What? How are you comparing me to flat earth, far right, and antivax for criticizing your one source in the original comment? Like this isn't me bringing up criticism of some random researcher, it's specifically related to the "studies and experts" you referred to. And I'm not sure why you're bringing up the ASI, which as far as I can tell isn't related to the CLEAR Center other than being based at the same college.
In case you were unable to read the article due to the paywall, this is the most pertinent part:
The article does also cite critical researchers, since you asked:
You attacked education in general, based entirely specialized view of a subset of its funding, and not based on the content of its research.
As I mentioned, I couldn't see much of the article. I only know where much of the research comes from, and that UC Davis is a reputable institution. I should have figured I'd get the wrong UC Davis department. CLEAR center has the same situation going for it, however. It's primarily funded by organizations who objectively care about sustainability, but as expected some of its funding comes from the industries that profit from its discoveries.
Here's the profile of the person being attacked by Mr. Hayek. He's an air quality specialist by background. Here's a fairly nuanced essay from him about this very topic. He actually agrees with some of the criticisms of private funding in research in general, but also points out that it's important to know why and how much financial interest is being provided. The CLEAR center, apparently, gets a lot more public money than most sustainability initiatives.

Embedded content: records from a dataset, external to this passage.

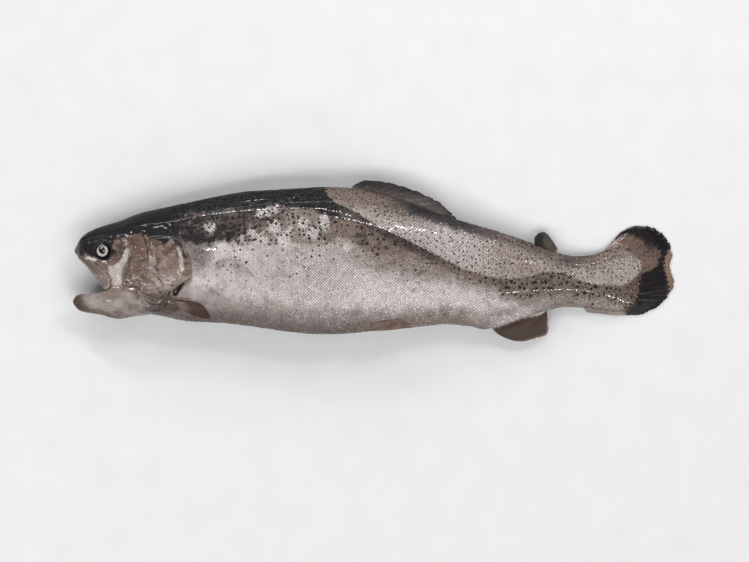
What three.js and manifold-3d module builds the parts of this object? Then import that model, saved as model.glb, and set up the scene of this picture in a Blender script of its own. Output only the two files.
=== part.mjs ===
// A rainbow trout lying on its right side with its mouth open, at life size.
//
// Millimetres, +Z up. The fish lies on the floor: +X runs from snout to tail, +Y towards the back,
// and +Z from the right flank, which is pressed flat on the floor, to the left flank.
// Shapes are worked out in a fish frame with x = 0 at the snout and y = 0 on the body's axis.
// The finished group is then moved so that its origin is the middle of its footprint.
import * as THREE from 'three';
import { mergeVertices } from 'three/addons/utils/BufferGeometryUtils.js';
import Module from 'manifold-3d';

const wasm = await Module();
wasm.setup();

// ---- driving dimensions ----
const GAP = 0.32; // clear space between neighbouring pieces
const ROUNDNESS = 2.2; // exponent of the body's cross-section: 2 is an ellipse, more is boxier
const EYE = { x: 18, y: 6.6, radius: 5.6, depth: 3.9, bulge: 0.9 };
const GILL_PLATE = { proud: 0.8, deep: 1.8 };
const MAXILLA = { proud: 0.9, deep: 1.0 };
const TONGUE = { x: 15, y: -26.4, size: [10, 3.4, 4.6] };
const STOCK_START = 238; // where the trunk ends and the tail stock begins
const PAIRED_FIN = { root: 0.9, rim: 0.7, clear: 0.15 }; // thicknesses, and how far it stands off the flank
const LEFT_FROM = 17; // the left flank's plates are above this height
const RIGHT_TO = 16.4; // and the right flank's are below this one
const REACH = { front: -30, rear: 400, side: 80, over: 60 }; // cutting tools reach this far past the fish
const BODY_GRID = { sides: 32, rings: 46, ends: 0.5 };
const MOUTH_GRID = { sides: 24, rings: 20 };
const SIMPLER = 0.07; // how far a surface may move when slivers left by the cuts are cleared

// A smooth function through a few [x, value] points, which never overshoots them.
function through(points) {
  const slope = (i) => (points[i + 1][1] - points[i][1]) / (points[i + 1][0] - points[i][0]);
  const tangents = points.map((_, i) => {
    if (i === 0) return slope(0);
    if (i === points.length - 1) return slope(i - 1);
    const before = slope(i - 1);
    const after = slope(i);
    return before * after <= 0 ? 0 : (2 * before * after) / (before + after);
  });
  return (x) => {
    const last = points.length - 2;
    let i = 0;
    while (i < last && x > points[i + 1][0]) i += 1;
    const [x0, y0] = points[i];
    const [x1, y1] = points[i + 1];
    const w = x1 - x0;
    const t = THREE.MathUtils.clamp((x - x0) / w, 0, 1);
    const a = y0 * (1 + 2 * t) * (1 - t) ** 2 + y1 * t * t * (3 - 2 * t);
    return a + w * (tangents[i] * t * (1 - t) ** 2 - tangents[i + 1] * t * t * (1 - t));
  };
}

// Height of the fish's middle plane over the floor: the limp tail sinks, the stiff head stays level.
const lift = through([[0, 14.6], [20, 15.6], [50, 17.2], [100, 19.2], [148, 19.8], [184, 18.2], [220, 14.8],
  [250, 11.6], [284, 8.2], [301, 6.2], [322, 4.2], [343, 2.3], [364, 1]]);

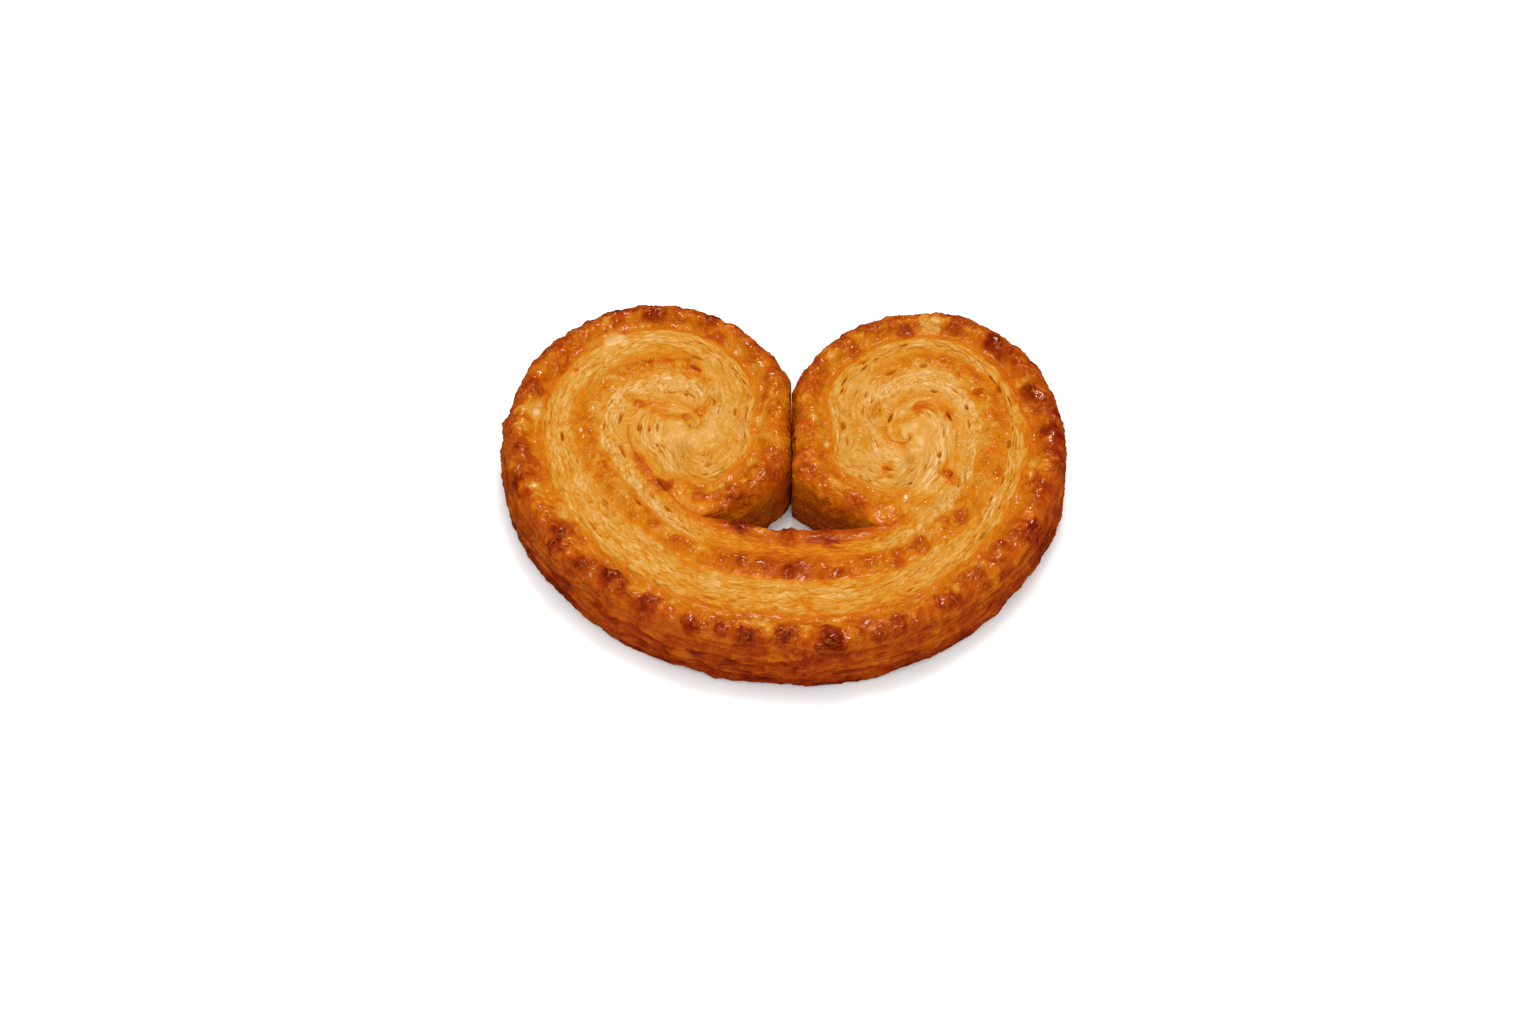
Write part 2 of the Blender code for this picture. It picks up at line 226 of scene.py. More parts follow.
left, right = coil_sections(LEFT_COIL), coil_sections(RIGHT_COIL)
sheet = {name: np.concatenate([left[name][::-1], right[name]]) for name in left}
SECTIONS = len(sheet["angle"])
middle_line = 0.5 * (sheet["outer"] + sheet["inner"])
middle_steps = np.linalg.norm(np.diff(middle_line, axis=0), axis=1)
along = np.concatenate([[0.0], np.cumsum(middle_steps)])
along -= along[len(left["angle"])]  # zero in the middle of the front
print(SECTIONS, "sections along", round(along[-1] - along[0]), "mm of rolled sheet")

# %% [markdown]
# ## The height of the cut edge
# A cross-section runs up the outer wall, over the crust's crest, down into the groove of set
# sugar, across the pale dough, over the browned vein in the middle of the sheet, across the
# inner dough and down the far side. Each named station has a place and a height, once for
# where the sheet's face is free and once for where it is wound against the next turn. Inside
# the coil the walls can't be seen, so there they stand straight and only close the body. Two
# closed faces meet at one height, which dips a little where the turn begins. The crest comes
# down there first, and the crust narrows and turns pale over a longer stretch behind it.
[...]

As he says in his penultimate line: "I welcome anyone to scrutinize our work; it stands on its own merits. In the meantime, my motivations are clear: to feed a growing world and to work with all stakeholders to ensure that we can do so without destroying our planet."
As you quote:
I do not get that conclusion from what I've read of him. I'm sorry, I just don't. Yes, it's not fair that I say "the people I know who have been involved with him think he's on the up-and-up", but it's also hard to give weight to one person who simply disagrees with him on this issue.
And Mr. Hayek is the more honest response. I simply cannot find anything but unreasoned discussion in "However, the use of that method by an industry “as a way of justifying high current emissions is very inappropriate,” said Drew Shindell". Accurately calculating and reducing the effect of argricultural methane is valuable for its own sake, whether or not there are "high current emissions". Do you disagree? Do you think we should start throwing out the research because it leads to outcomes where we still have cattle? He's literally complaining about research he will not criticize the validity of. I'm sorry, I'm not ok with that.
This is why I referred to the gishgallop elsewhere. I see no reason why anyone without an agenda would demand accounting for the clearing of forests in research about measuring and reducing the methane impact on cattle. UC Davis is not, as it would sound, releasing a bunch of studies with no purpose but to attack vegans. They are working on agricultural sustainability. If there's a real attack on all their research just being ignored for propaganda reasons, it would be the talk of all of science (again, like the antivaxers).
I'm sorry, but I trust in research and peer review, its outcomes, and its discoveries. It worked for cigarettes. It worked for global warming denial. And now it's starting to work against vegans, and vegans are getting scared.